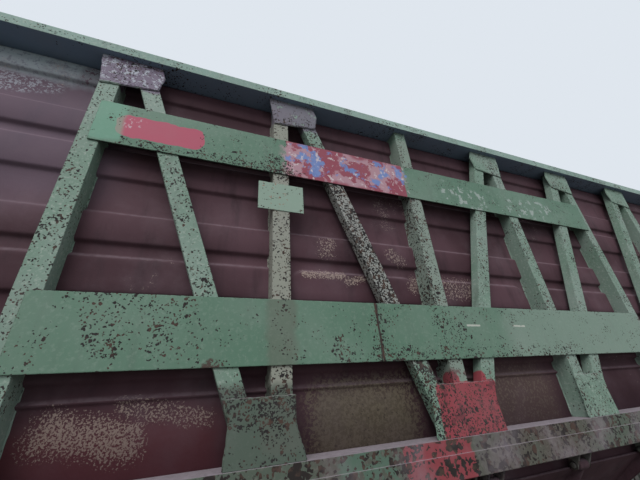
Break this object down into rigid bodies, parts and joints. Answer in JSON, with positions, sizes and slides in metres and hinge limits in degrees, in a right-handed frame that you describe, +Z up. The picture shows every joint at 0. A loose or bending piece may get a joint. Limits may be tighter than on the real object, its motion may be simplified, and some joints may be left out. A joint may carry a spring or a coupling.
{
  "type": "open hopper wagon",
  "caption": "Four-axle open hopper wagon for ore pellets, with trussed sides, pressed panels, sloping ends and side hatches.",
  "frame": {"origin": "on the floor under the middle of the wagon, where the wheel flanges stand", "axes": "+X along the wagon to its front end, +Y to its left side, +Z up"},
  "size_m": [11.9972, 3.13, 3.2948],
  "materials": {
    "green_paint": "old sea-green paint, chipped to rust",
    "panel_paint": "dull maroon paint with pale ore dust",
    "sill_paint": "black-brown paint, heavily chipped",
    "frame_paint": "dark brown paint over rust",
    "bare_plate": "rusty plate worn by pellets",
    "cast_steel": "rusty cast steel",
    "wheel_steel": "rolled steel, bright on the tread",
    "brake_paint": "black paint"
  },
  "bodies": {
    "body": {"centre_sill": "frame_paint", "top_frame": "green_paint", "saddle": "bare_plate", "hand_brake": "brake_paint", "hand_wheel": "brake_paint", "brake_cylinder": "brake_paint", "air_reservoir": "brake_paint", "side_sill_left": "sill_paint", "side_wall_left": "panel_paint", "side_truss_left": "green_paint", "side_bands_left": "green_paint", "throat_sheet_left": "bare_plate", "cylinder_bracket_left": "frame_paint", "side_sill_right": "sill_paint", "side_wall_right": "panel_paint", "side_truss_right": "green_paint", "side_bands_right": "green_paint", "throat_sheet_right": "bare_plate", "cylinder_bracket_right": "frame_paint", "end_slope_front": "bare_plate", "end_sill_front": "frame_paint", "end_posts_front": "green_paint", "end_beam_front": "green_paint", "platform_front": "frame_paint", "body_bolster_front": "frame_paint", "ladder_front": "brake_paint", "coupler_front": "cast_steel", "end_slope_rear": "bare_plate", "end_sill_rear": "frame_paint", "end_posts_rear": "green_paint", "end_beam_rear": "green_paint", "platform_rear": "frame_paint", "body_bolster_rear": "frame_paint", "ladder_rear": "brake_paint", "coupler_rear": "cast_steel"},
    "hatch_left": {"hatch_left": "bare_plate"},
    "barrel_left": {"cylinder_barrel_left": "brake_paint"},
    "rod_left": {"cylinder_rod_left": "wheel_steel"},
    "hatch_right": {"hatch_right": "bare_plate"},
    "barrel_right": {"cylinder_barrel_right": "brake_paint"},
    "rod_right": {"cylinder_rod_right": "wheel_steel"},
    "bogie_front": {"bogie_side_frames_front": "cast_steel", "bogie_bolster_front": "cast_steel", "bogie_springs_front": "cast_steel", "axle_boxes_front": "cast_steel", "brake_gear_front": "brake_paint"},
    "bogie_rear": {"bogie_side_frames_rear": "cast_steel", "bogie_bolster_rear": "cast_steel", "bogie_springs_rear": "cast_steel", "axle_boxes_rear": "cast_steel", "brake_gear_rear": "brake_paint"},
    "wheelset_1": {"wheels_1": "wheel_steel", "axle_1": "wheel_steel"},
    "wheelset_2": {"wheels_2": "wheel_steel", "axle_2": "wheel_steel"},
    "wheelset_3": {"wheels_3": "wheel_steel", "axle_3": "wheel_steel"},
    "wheelset_4": {"wheels_4": "wheel_steel", "axle_4": "wheel_steel"}
  },
  "joints": [
    {"name": "left_hatch", "type": "hinge", "parent": "body", "child": "hatch_left", "pos_m": [0, 1.462, 0.905], "axis": [1, 0, 0], "range_deg": [0, 32]},
    {"name": "left_cylinder_swing", "type": "hinge", "parent": "body", "child": "barrel_left", "pos_m": [0, 0.285, 0.79], "axis": [1, 0, 0], "range_deg": [-2.5, 0.5]},
    {"name": "left_cylinder_stroke", "type": "slide", "parent": "barrel_left", "child": "rod_left", "axis": [0, 0.92, -0.3918], "range_m": [0, 0.335]},
    {"name": "right_hatch", "type": "hinge", "parent": "body", "child": "hatch_right", "pos_m": [0, -1.462, 0.905], "axis": [-1, 0, 0], "range_deg": [0, 32]},
    {"name": "right_cylinder_swing", "type": "hinge", "parent": "body", "child": "barrel_right", "pos_m": [0, -0.285, 0.79], "axis": [-1, 0, 0], "range_deg": [-2.5, 0.5]},
    {"name": "right_cylinder_stroke", "type": "slide", "parent": "barrel_right", "child": "rod_right", "axis": [0, -0.92, -0.3918], "range_m": [0, 0.335]},
    {"name": "front_bogie", "type": "hinge", "parent": "body", "child": "bogie_front", "pos_m": [3.895, 0, 0.834], "axis": [0, 0, 1], "range_deg": [-5, 5]},
    {"name": "rear_bogie", "type": "hinge", "parent": "body", "child": "bogie_rear", "pos_m": [-3.895, 0, 0.834], "axis": [0, 0, 1], "range_deg": [-5, 5]},
    {"name": "wheelset_1_spin", "type": "hinge", "parent": "bogie_front", "child": "wheelset_1", "pos_m": [4.82, 0, 0.503], "axis": [0, 1, 0], "continuous": true},
    {"name": "wheelset_2_spin", "type": "hinge", "parent": "bogie_front", "child": "wheelset_2", "pos_m": [2.97, 0, 0.503], "axis": [0, 1, 0], "continuous": true},
    {"name": "wheelset_3_spin", "type": "hinge", "parent": "bogie_rear", "child": "wheelset_3", "pos_m": [-2.97, 0, 0.503], "axis": [0, 1, 0], "continuous": true},
    {"name": "wheelset_4_spin", "type": "hinge", "parent": "bogie_rear", "child": "wheelset_4", "pos_m": [-4.82, 0, 0.503], "axis": [0, 1, 0], "continuous": true}
  ],
  "couplings": [
    {"joint": "left_cylinder_swing", "follows": "left_hatch", "ratio": -0.0652},
    {"joint": "left_cylinder_stroke", "follows": "left_hatch", "m_per_rad": 0.5925},
    {"joint": "right_cylinder_swing", "follows": "right_hatch", "ratio": -0.0652},
    {"joint": "right_cylinder_stroke", "follows": "right_hatch", "m_per_rad": 0.5925}
  ]
}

|---|

Exercise description: Would you reproduce the material above in full, exactly as given?

Solution for this problem:
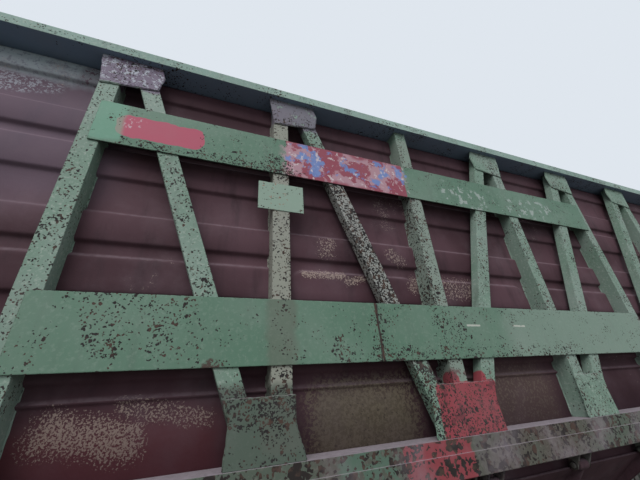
Break this object down into rigid bodies, parts and joints. Answer in JSON, with positions, sizes and slides in metres and hinge limits in degrees, in a right-handed frame that you describe, +Z up. The picture shows every joint at 0. A loose or bending piece may get a joint. Limits may be tighter than on the real object, its motion may be simplified, and some joints may be left out. A joint may carry a spring or a coupling.
{
  "type": "open hopper wagon",
  "caption": "Four-axle open hopper wagon for ore pellets, with trussed sides, pressed panels, sloping ends and side hatches.",
  "frame": {"origin": "on the floor under the middle of the wagon, where the wheel flanges stand", "axes": "+X along the wagon to its front end, +Y to its left side, +Z up"},
  "size_m": [11.9972, 3.13, 3.2948],
  "materials": {
    "green_paint": "old sea-green paint, chipped to rust",
    "panel_paint": "dull maroon paint with pale ore dust",
    "sill_paint": "black-brown paint, heavily chipped",
    "frame_paint": "dark brown paint over rust",
    "bare_plate": "rusty plate worn by pellets",
    "cast_steel": "rusty cast steel",
    "wheel_steel": "rolled steel, bright on the tread",
    "brake_paint": "black paint"
  },
  "bodies": {
    "body": {"centre_sill": "frame_paint", "top_frame": "green_paint", "saddle": "bare_plate", "hand_brake": "brake_paint", "hand_wheel": "brake_paint", "brake_cylinder": "brake_paint", "air_reservoir": "brake_paint", "side_sill_left": "sill_paint", "side_wall_left": "panel_paint", "side_truss_left": "green_paint", "side_bands_left": "green_paint", "throat_sheet_left": "bare_plate", "cylinder_bracket_left": "frame_paint", "side_sill_right": "sill_paint", "side_wall_right": "panel_paint", "side_truss_right": "green_paint", "side_bands_right": "green_paint", "throat_sheet_right": "bare_plate", "cylinder_bracket_right": "frame_paint", "end_slope_front": "bare_plate", "end_sill_front": "frame_paint", "end_posts_front": "green_paint", "end_beam_front": "green_paint", "platform_front": "frame_paint", "body_bolster_front": "frame_paint", "ladder_front": "brake_paint", "coupler_front": "cast_steel", "end_slope_rear": "bare_plate", "end_sill_rear": "frame_paint", "end_posts_rear": "green_paint", "end_beam_rear": "green_paint", "platform_rear": "frame_paint", "body_bolster_rear": "frame_paint", "ladder_rear": "brake_paint", "coupler_rear": "cast_steel"},
    "hatch_left": {"hatch_left": "bare_plate"},
    "barrel_left": {"cylinder_barrel_left": "brake_paint"},
    "rod_left": {"cylinder_rod_left": "wheel_steel"},
    "hatch_right": {"hatch_right": "bare_plate"},
    "barrel_right": {"cylinder_barrel_right": "brake_paint"},
    "rod_right": {"cylinder_rod_right": "wheel_steel"},
    "bogie_front": {"bogie_side_frames_front": "cast_steel", "bogie_bolster_front": "cast_steel", "bogie_springs_front": "cast_steel", "axle_boxes_front": "cast_steel", "brake_gear_front": "brake_paint"},
    "bogie_rear": {"bogie_side_frames_rear": "cast_steel", "bogie_bolster_rear": "cast_steel", "bogie_springs_rear": "cast_steel", "axle_boxes_rear": "cast_steel", "brake_gear_rear": "brake_paint"},
    "wheelset_1": {"wheels_1": "wheel_steel", "axle_1": "wheel_steel"},
    "wheelset_2": {"wheels_2": "wheel_steel", "axle_2": "wheel_steel"},
    "wheelset_3": {"wheels_3": "wheel_steel", "axle_3": "wheel_steel"},
    "wheelset_4": {"wheels_4": "wheel_steel", "axle_4": "wheel_steel"}
  },
  "joints": [
    {"name": "left_hatch", "type": "hinge", "parent": "body", "child": "hatch_left", "pos_m": [0, 1.462, 0.905], "axis": [1, 0, 0], "range_deg": [0, 32]},
    {"name": "left_cylinder_swing", "type": "hinge", "parent": "body", "child": "barrel_left", "pos_m": [0, 0.285, 0.79], "axis": [1, 0, 0], "range_deg": [-2.5, 0.5]},
    {"name": "left_cylinder_stroke", "type": "slide", "parent": "barrel_left", "child": "rod_left", "axis": [0, 0.92, -0.3918], "range_m": [0, 0.335]},
    {"name": "right_hatch", "type": "hinge", "parent": "body", "child": "hatch_right", "pos_m": [0, -1.462, 0.905], "axis": [-1, 0, 0], "range_deg": [0, 32]},
    {"name": "right_cylinder_swing", "type": "hinge", "parent": "body", "child": "barrel_right", "pos_m": [0, -0.285, 0.79], "axis": [-1, 0, 0], "range_deg": [-2.5, 0.5]},
    {"name": "right_cylinder_stroke", "type": "slide", "parent": "barrel_right", "child": "rod_right", "axis": [0, -0.92, -0.3918], "range_m": [0, 0.335]},
    {"name": "front_bogie", "type": "hinge", "parent": "body", "child": "bogie_front", "pos_m": [3.895, 0, 0.834], "axis": [0, 0, 1], "range_deg": [-5, 5]},
    {"name": "rear_bogie", "type": "hinge", "parent": "body", "child": "bogie_rear", "pos_m": [-3.895, 0, 0.834], "axis": [0, 0, 1], "range_deg": [-5, 5]},
    {"name": "wheelset_1_spin", "type": "hinge", "parent": "bogie_front", "child": "wheelset_1", "pos_m": [4.82, 0, 0.503], "axis": [0, 1, 0], "continuous": true},
    {"name": "wheelset_2_spin", "type": "hinge", "parent": "bogie_front", "child": "wheelset_2", "pos_m": [2.97, 0, 0.503], "axis": [0, 1, 0], "continuous": true},
    {"name": "wheelset_3_spin", "type": "hinge", "parent": "bogie_rear", "child": "wheelset_3", "pos_m": [-2.97, 0, 0.503], "axis": [0, 1, 0], "continuous": true},
    {"name": "wheelset_4_spin", "type": "hinge", "parent": "bogie_rear", "child": "wheelset_4", "pos_m": [-4.82, 0, 0.503], "axis": [0, 1, 0], "continuous": true}
  ],
  "couplings": [
    {"joint": "left_cylinder_swing", "follows": "left_hatch", "ratio": -0.0652},
    {"joint": "left_cylinder_stroke", "follows": "left_hatch", "m_per_rad": 0.5925},
    {"joint": "right_cylinder_swing", "follows": "right_hatch", "ratio": -0.0652},
    {"joint": "right_cylinder_stroke", "follows": "right_hatch", "m_per_rad": 0.5925}
  ]
}